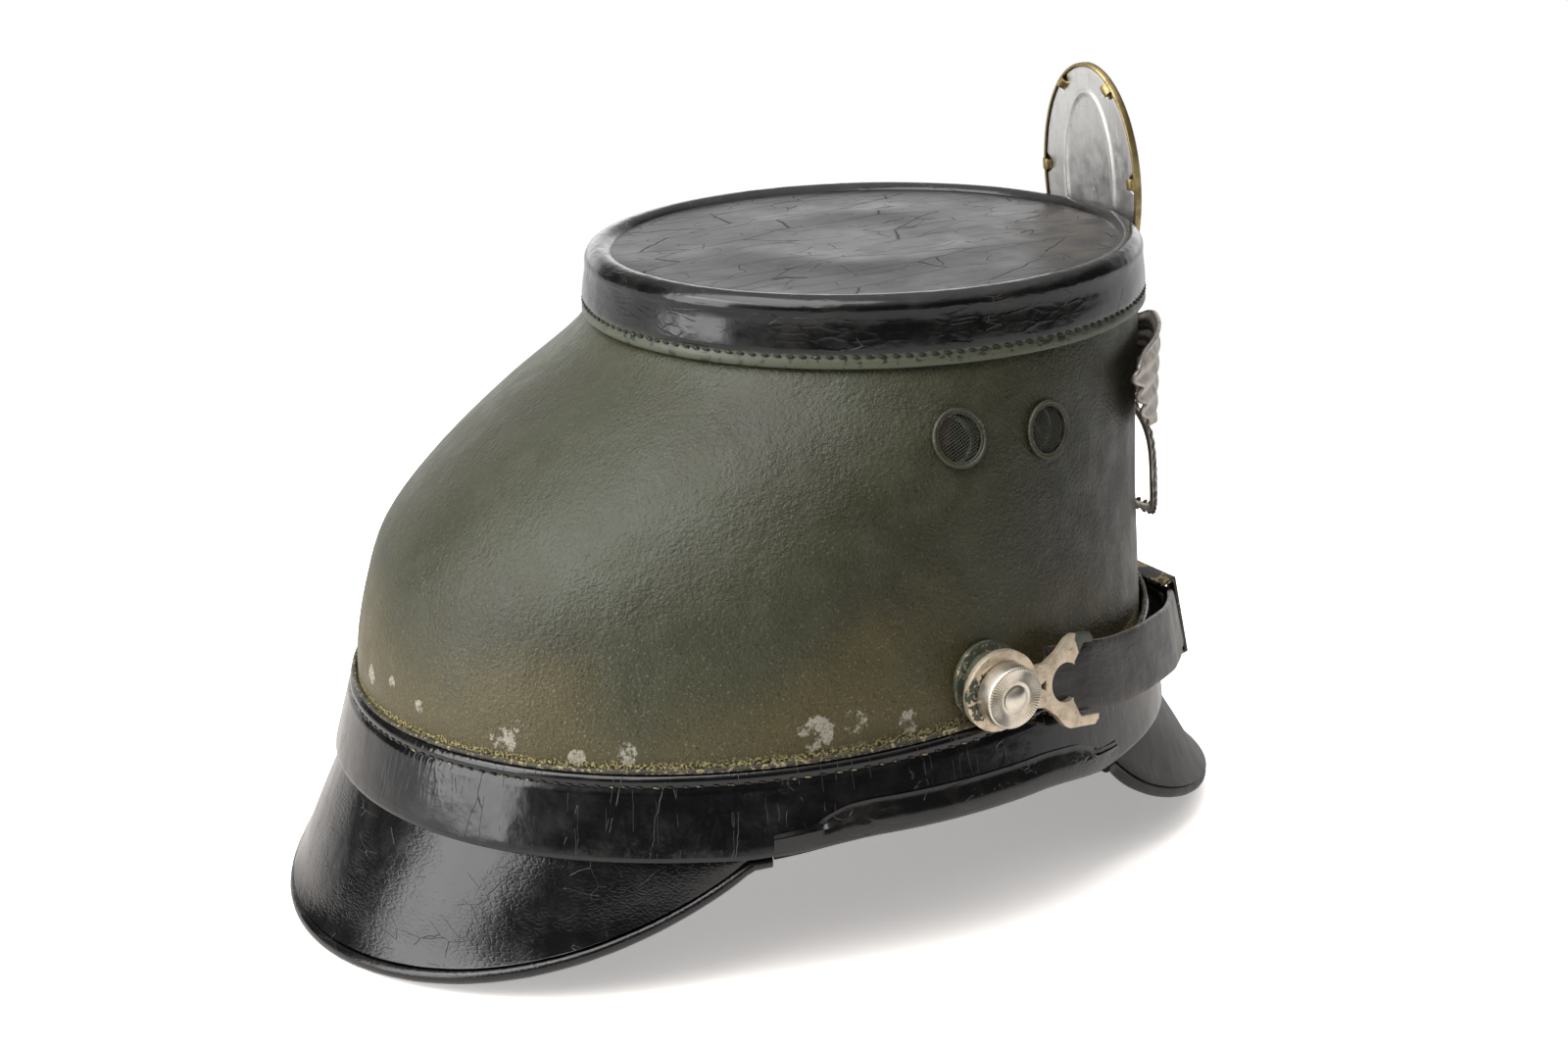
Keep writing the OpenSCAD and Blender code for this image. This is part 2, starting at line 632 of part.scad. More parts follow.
module plate_nuts() {
    color(brass_color) at_opening() for (p = stud_places) front_place(p)
        translate([0, 0, -shell_wall - 2.2]) difference() {
            cylinder(d = 7, h = 1.8, $fn = 6);
            translate([0, 0, -1]) cylinder(d = stud_d + 0.02, h = 4, $fn = 24);
        }
}

// Lining
sweat_in = shell_wall + 4;
sweat_low = shell_low + 1;

module sweatband() {
    o = sweat_in;
    color(lining_color) at_opening() ring_loft([
        oval(0, base_a - o, base_b - o, sweat_low),
        oval(0, base_a - o, base_b - o, straight_to + 4),
        shell_inside(o, sweat_low + sweat_h),
        shell_inside(o + sweat_t, sweat_low + sweat_h),
        oval(0, base_a - o - sweat_t, base_b - o - sweat_t, straight_to + 4),
        oval(0, base_a - o - sweat_t, base_b - o - sweat_t, sweat_low)]);
}

function shell_inside(inset, z) =
    oval(shell_mid(z + 2), shell_reach(z + 2) - inset, shell_half(z + 2) - inset, z);

module felt_strip() {
    o = sweat_in - felt_t - 0.2;
    color([0.2, 0.2, 0.18]) at_opening() ring_loft([
        oval(0, base_a - o, base_b - o, shell_low + 2),
        oval(0, base_a - o, base_b - o, straight_to + 1),
        oval(0, base_a - o - felt_t, base_b - o - felt_t, straight_to + 1),
        oval(0, base_a - o - felt_t, base_b - o - felt_t, shell_low + 2)]);
}

module liner_tongues() {
    z0 = sweat_low + sweat_h + 0.3;
    steps = 7;
    color(lining_color) at_opening() for (i = [0:tongues - 1]) let(mid = 360*(i + 0.5)/tongues)
        row_loft([for (j = [0:steps]) let(q = j/steps, z = mix(z0, tongue_top, q),
                half = mix(0.44, 0.3, q)*360/tongues, in = sweat_in + 24*q*q)
            concat(
                [for (f = [-1:0.5:1]) tongue_point(mid + f*half, z, in)],
                [for (f = [1:-0.5:-1]) tongue_point(mid + f*half, z, in + sweat_t)])]);
}

function tongue_point(t, z, in) =
    [shell_mid(z + 4) + (shell_reach(z + 4) - in)*cos(t), (shell_half(z + 4) - in)*sin(t), z];

// Chinstrap, drawn on the wearer's left. The lugs bend in at their necks and lean in with the shell.
strap_front = base_a + strap_off;
lug_mid = lug_in + lug_t/2;
neck = 9;
fork_turn = 8;
fork_lean = 9;
fork_end = 31;
arm_w = 2.4;
notch_x = 19.6;
notch_d = 9.4;
fork_half = strap_w/2 + 0.3;
strap_in = lug_t/2 + gap + strap_t/2;
strap_end = 16;
loop_t = 0.8;
loop_w = 3.6;
loop_leg = 1.4;
loop_x = fork_end - 6.6;
loop_in = lug_t/2 + strap_t + 2*gap + loop_t;
pin_d = 2;

// Point of the strap's middle line behind the fork, at a distance along the lug
function fork_point(u) = let(r = u - neck) [
    post_x + neck + r*cos(fork_turn) - strap_in*sin(fork_turn),
    lug_mid - r*sin(fork_turn) - strap_in*cos(fork_turn),
    post_z - u*sin(lug_slope), fork_lean];
side_line = [fork_point(strap_end), fork_point(24), fork_point(fork_end),
    [base_a - 53, base_b - 4.8, 59.6, 10], [base_a - 41, base_b - 10.2, 57.9, 10],
    [base_a - 30, base_b - 17.2, 56, 10], [base_a - 19, base_b - 25.4, 53.6, 10.5],
    [strap_front - 21, base_b - 34, 50.9, 11], [strap_front - 12.5, strap_run + 14.5, 48.1, 12],
    [strap_front - 4.6, strap_run + 5.3, strap_z + 1.7, strap_lean]];

function knot_step(list, i) = i == 0 ? list[1] - list[0]
    : i == len(list) - 1 ? list[i] - list[i - 1] : (list[i + 1] - list[i - 1])/2;
function line_points(list, n) = concat(
    [for (i = [0:len(list) - 2]) for (k = [0:n - 1]) let(a = knot_step(list, i), b = knot_step(list, i + 1))
        [for (c = [0:3]) hermite(list[i][c], list[i + 1][c], a[c], b[c], k/n)]],
    [list[len(list) - 1]]);

// Flat band along a line of points that runs round clockwise, each with the lean of its section
module band_path(path, w, t) {
    n = len(path);
    e = min(0.5, t/3);
    row_loft([for (i = [0:n - 1])
        let(d = path[min(n - 1, i + 1)] - path[max(0, i - 1)], l = norm([d[0], d[1]]), a = path[i][3],
            in = [-d[1]/l, d[0]/l, 0], u = in*cos(a) - [0, 0, sin(a)], v = [0, 0, cos(a)] + in*sin(a))
        [for (q = [[t/2, w/2 - e], [t/2 - e, w/2], [e - t/2, w/2], [-t/2, w/2 - e],
                   [-t/2, e - w/2], [e - t/2, -w/2], [t/2 - e, -w/2], [t/2, e - w/2]])
            [path[i][0], path[i][1], path[i][2]] + q[0]*u + q[1]*v]]);
}

layer_step = strap_t + gap;

// One half of the strap: its front run lies in an outer or an inner layer and ends past the other side's slider
module strap_half(layer) {
    in = layer*layer_step;
    x = strap_front - in*cos(strap_lean);
    z = strap_z - in*sin(strap_lean);
    path = concat(line_points(side_line, 3), [for (y = [strap_run, 0, 0.6 - strap_run]) [x, y, z, strap_lean]]);
    color(leather_color) difference() {
        at_opening() band_path(reverse(path), strap_w, strap_t);
        fork_frame() pin_place() cylinder(d = pin_d + 2*gap, h = loop_in, $fn = 24);
    }
}

module strap_right() { on_side(-1) strap_half(0); }

module strap_left() { strap_half(1); }

module lug_frame() {
    at_opening() translate([post_x, 0, post_z]) rotate([-90, 0, 0]) rotate([0, 0, lug_slope]) children();
}

module fork_frame() {
    lug_frame() translate([neck, 0, lug_mid]) rotate([0, fork_turn, 0]) rotate([fork_lean, 0, 0])
        translate([-neck, 0, 0]) children();
}

// Lug outline in the plane of the sheet: ring, neck and fork
module lug_outline() {
    arm = [[4, 7], [8.8, 4.9], [12.6, 5.1], [16.5, 7.4], [19.6, fork_half + 1.6], [21.4, fork_half + arm_w]];
    tip = [[-1.2, arm_w], [0, arm_w - 1.2], [0, 0]];
    upper = [for (p = tip) [fork_end - 3 + p[0], -fork_half - p[1]]];
    lower = [for (p = tip) [fork_end + p[0], fork_half + p[1]]];
    inner = [[25, fork_half], [22.2, 4.6]];
    flip = function(list) [for (i = [len(list) - 1:-1:0]) [list[i][0], -list[i][1]]];
    difference() {
        union() {
            circle(d = lug_d, $fn = 64);
            polygon(concat(arm, lower, inner, flip(inner), reverse(upper), flip(arm)));
        }
        circle(d = barrel_d + 2*lug_fit, $fn = 64);
        translate([notch_x, 0]) circle(d = notch_d, $fn = 48);
        polygon([[10.6, 0], [13, 1.3], [13, -1.3]]);
    }
}

module lug() {
    color(metal_color) {
        lug_frame() translate([0, 0, lug_in]) linear_extrude(height = lug_t) intersection() {
            lug_outline();
            translate([-20, -20]) square([20 + neck + 0.8, 40]);
        }
        fork_frame() {
            translate([0, 0, -lug_t/2]) linear_extrude(height = lug_t) intersection() {
                lug_outline();
                translate([neck - 0.8, -20]) square([40, 40]);
            }
            for (s = [-1, 1]) translate([loop_x, s*(fork_half + loop_leg/2) - loop_leg/2, -loop_in])
                cube([loop_w, loop_leg, loop_in]);
            difference() {
                translate([loop_x, -fork_half - 1, -loop_in]) cube([loop_w, 2*fork_half + 2, loop_t]);
                pin_place() cylinder(d = pin_d + gap, h = 2*loop_t, $fn = 24);
            }
        }
    }
}

module lug_right() { on_side(-1) lug(); }

module lug_left() { lug(); }

// Rivets from behind, through each lug's loop and into the strap
module pin_place() {
    translate([loop_x + loop_w/2, 0, -loop_in - loop_t/2]) children();
}

module strap_pins() {
    color(brass_color) both_sides() fork_frame() pin_place() {
        translate([0, 0, -0.2]) cylinder(d = 2*pin_d, h = 0.6, $fn = 32);
        cylinder(d = pin_d, h = loop_t/2 + loop_t + gap + strap_t - 0.4, $fn = 32);
    }
}

// Sliders: a window in front of the strap and a bar behind its two layers, joined over its edges
slider_h = strap_w + 2*gap + 0.5;
window_x = strap_t/2 + gap;
bar_x = -layer_step - strap_t/2 - gap;
bar_t = 0.9;
bar_w = 6;
rail = 1.6;

module slider() {
    h = slider_h + 2*slider_t;
    color(brass_color) at_opening() translate([strap_front, slider_y, strap_z]) rotate([0, -strap_lean, 0]) {
        difference() {
            translate([window_x, -slider_w/2, -h/2]) cube([slider_t, slider_w, h]);
            translate([window_x - 1, rail - slider_w/2, 1 - slider_h/2])
                cube([slider_t + 2, slider_w - 2*rail, slider_h - 2]);
        }
        for (s = [-1, 1]) translate([bar_x - bar_t, -bar_w/2, s*(slider_h + slider_t)/2 - slider_t/2])
            cube([window_x - bar_x + bar_t, bar_w, slider_t]);
        translate([bar_x - bar_t, -bar_w/2, -slider_h/2]) cube([bar_t, bar_w, slider_h]);
    }
}

module slider_right() { on_side(-1) slider(); }

module slider_left() { slider(); }

// Cockade: local frame with Z forward through its thickness and X down along it
lean_z = disc_z + 2;
foot_z = crown_low - 2.2;
foot_h = 4;
foot_out = 1.3;
lean_x = max(crown_fwd + crown_a - lean_a + 0.6, spike_x + foot_out - (lean_z - foot_z)*tan(cockade_lean));
cockade_top = cockade_low + cockade_h;
mid_down = lean_z - (cockade_low + cockade_top)/2;
arch_w = 10.3;
arch_h = 23.6;

function oval_outline(a, b, n = 60) = [for (i = [0:n - 1]) [-b*sin(360*i/n), a*cos(360*i/n)]];

module oval_shape(inset) {
    translate([mid_down, 0]) polygon(oval_outline(cockade_w/2 - inset, cockade_h/2 - inset));
}

module cockade_place() {
    at_opening() translate([lean_x, 0, lean_z]) rotate([0, 90 - cockade_lean, 0]) children();
}

module cockade_back() {
    color(metal_color) cockade_place() difference() {
        union() {
            linear_extrude(height = cockade_back_t) oval_shape(0.9);
            translate([mid_down, 0, -0.35]) linear_extrude(height = 0.5)
                polygon(oval_outline(arch_w, arch_h, 48));
        }
        translate([mid_down, 0, -0.5]) linear_extrude(height = 0.5)
            polygon(oval_outline(arch_w - 1, arch_h - 1, 48));
    }
}

module cockade_prongs() {
    a = cockade_w/2 - 2.2;
    b = cockade_h/2 - 2.2;
    color(brass_color) cockade_place() for (t = [58, 3, -52]) for (s = [-1, 1])
        translate([mid_down - b*sin(t), s*a*cos(t), -0.6]) rotate([0, 0, atan2(s*b*cos(t), -a*sin(t))])
            translate([-2.2, -1.5, 0]) cube([3.2, 3, 0.5]);
}

module cockade_front() {
    color(metal_color) cockade_place() difference() {
        union() {
            translate([0, 0, -0.4]) linear_extrude(height = cockade_back_t + 1.4) oval_shape(0);
            linear_extrude(height = cockade_back_t + cockade_dish - 1.4) oval_shape(2.4);
            linear_extrude(height = cockade_back_t + cockade_dish) oval_shape(5.4);
        }
        translate([0, 0, -1]) linear_extrude(height = 1.05 + cockade_back_t) oval_shape(0.8);
        translate([0, 0, -1]) linear_extrude(height = cockade_back_t + cockade_dish - 0.2) oval_shape(6.6);
    }
}

module cockade_boss() {
    color(brass_color) cockade_place() translate([0, 0, cockade_back_t + cockade_dish + 0.05]) {
        linear_extrude(height = 0.8) oval_shape(9.5);
        linear_extrude(height = 1.5) oval_shape(13);
    }
}

// The spike hangs straight down in front of the skirt, from the back plate into the pocket
foot_x = lean_x + (lean_z - foot_z)*tan(cockade_lean) - 0.05;

module cockade_spike() {
    color(metal_color) at_opening() {
        translate([spike_x, -spike_w/2, spike_low]) cube([spike_t, spike_w, foot_z - spike_low]);
        translate([spike_x, -spike_w/2, foot_z - foot_h]) cube([foot_x - spike_x, spike_w, foot_h]);
    }
}

module cockade_pocket() {
    side = 1.5;
    back = shell_front_x(spike_w/2 + spike_fit, pocket_low) + seat;
    color(leather_color) at_opening() difference() {
        translate([back, -spike_w/2 - spike_fit - side, pocket_low])
            cube([spike_x + spike_t + spike_fit + pocket_wall - back,
                spike_w + 2*(spike_fit + side), pocket_h]);
        translate([back - 1, -spike_w/2 - spike_fit, pocket_low - 1])
            cube([spike_x + spike_t + spike_fit - back + 1, spike_w + 2*spike_fit, pocket_h + 2]);
    }
}

shell();
crown_cap();
crown_disc();
base_band();
band_piping();
side_binding_right();
side_binding_left();
rear_visor();
rear_visor_edge();
front_visor();
front_visor_edge();
vent_grommets();
vent_meshes();
vent_rings();
post_washers();
post_collars();
post_right();
post_left();
knob_domes();
post_nuts();
front_plate();
plate_wreath();
plate_boss();
plate_studs();
plate_nuts();
cockade_pocket();
sweatband();
felt_strip();
liner_tongues();
strap_right();
strap_left();
strap_pins();
lug_right();
lug_left();
slider_right();
slider_left();
cockade_back();
cockade_prongs();
cockade_front();
cockade_boss();
cockade_spike();
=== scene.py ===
import math

import bmesh
import bpy
from mathutils import Matrix, Vector, noise


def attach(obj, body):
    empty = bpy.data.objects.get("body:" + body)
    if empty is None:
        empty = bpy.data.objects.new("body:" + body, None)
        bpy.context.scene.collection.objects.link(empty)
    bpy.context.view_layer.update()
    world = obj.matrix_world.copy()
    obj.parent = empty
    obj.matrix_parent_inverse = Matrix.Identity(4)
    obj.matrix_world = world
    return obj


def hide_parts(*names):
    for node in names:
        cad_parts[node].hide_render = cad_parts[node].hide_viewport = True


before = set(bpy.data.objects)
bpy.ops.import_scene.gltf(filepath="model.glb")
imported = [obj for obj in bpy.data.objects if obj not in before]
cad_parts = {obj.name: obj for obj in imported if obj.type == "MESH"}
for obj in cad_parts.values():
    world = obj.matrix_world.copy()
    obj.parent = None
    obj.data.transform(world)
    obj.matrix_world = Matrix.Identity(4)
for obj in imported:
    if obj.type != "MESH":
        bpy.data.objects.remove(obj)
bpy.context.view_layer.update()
mm = 0.001
millimetres = Matrix.Diagonal((mm, mm, mm, 1))
print("frame loaded:", len(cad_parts), "nodes")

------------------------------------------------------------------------

**Written instruction:**
Only the lines from the start of the data to the line holding "sweat_low = shell_low + 1;" are wanted; return them exactly, both ends included.

**Expected answer:**
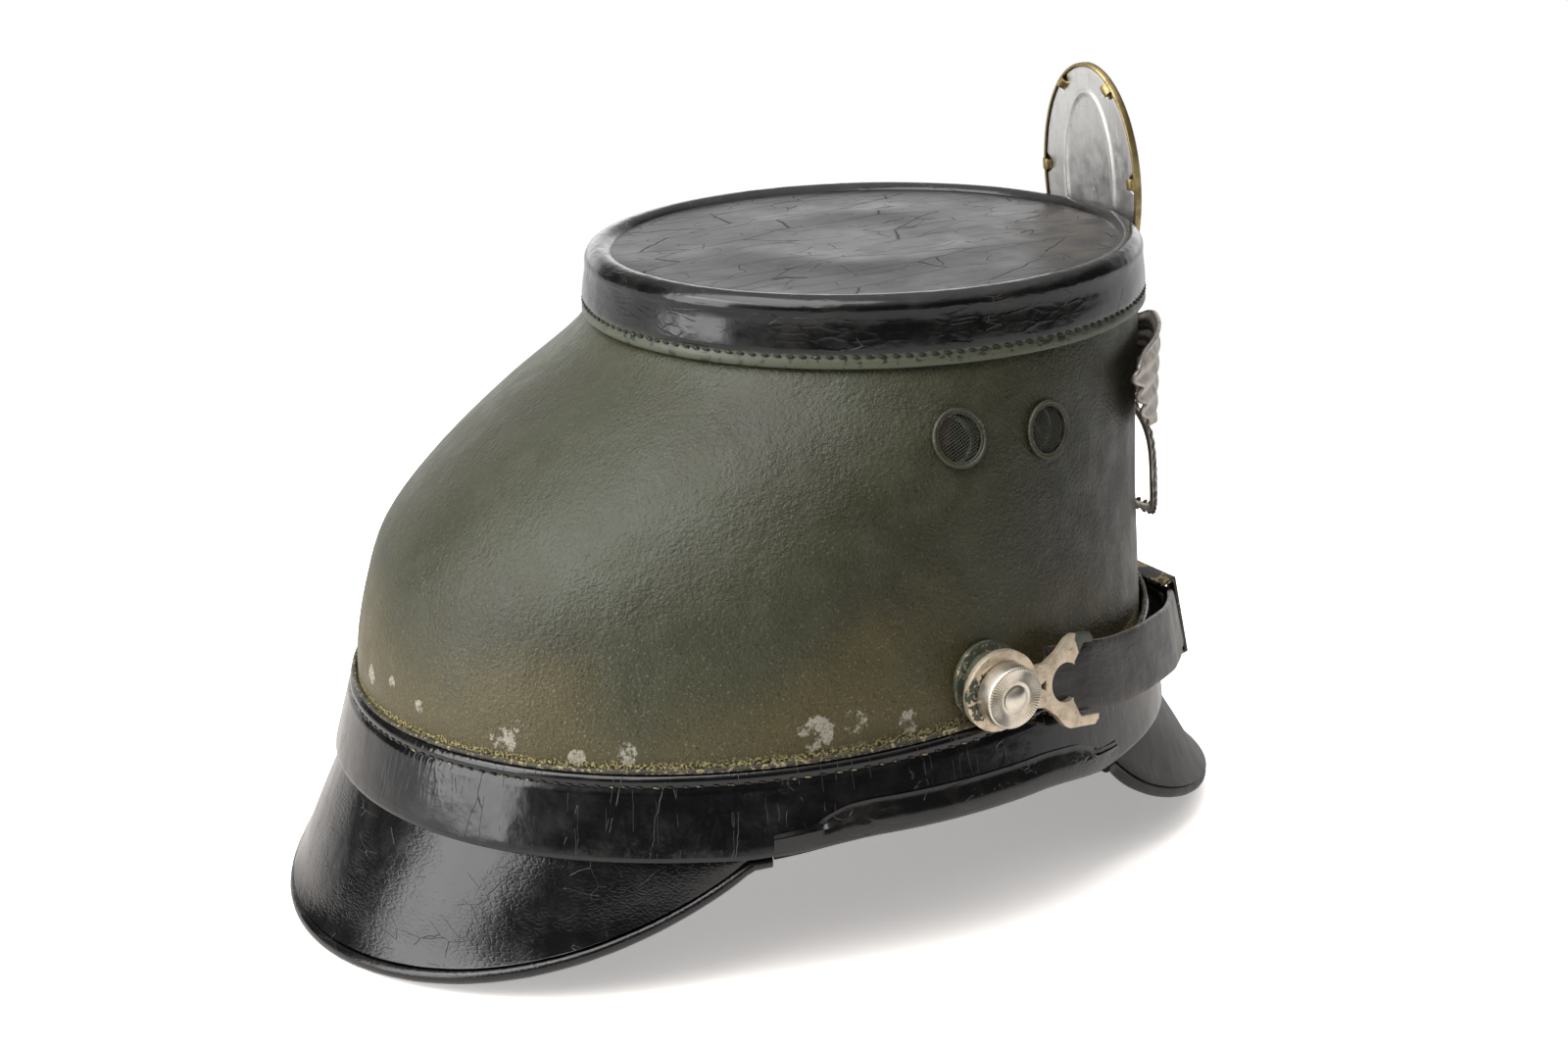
Keep writing the OpenSCAD and Blender code for this image. This is part 2, starting at line 632 of part.scad. More parts follow.
module plate_nuts() {
    color(brass_color) at_opening() for (p = stud_places) front_place(p)
        translate([0, 0, -shell_wall - 2.2]) difference() {
            cylinder(d = 7, h = 1.8, $fn = 6);
            translate([0, 0, -1]) cylinder(d = stud_d + 0.02, h = 4, $fn = 24);
        }
}

// Lining
sweat_in = shell_wall + 4;
sweat_low = shell_low + 1;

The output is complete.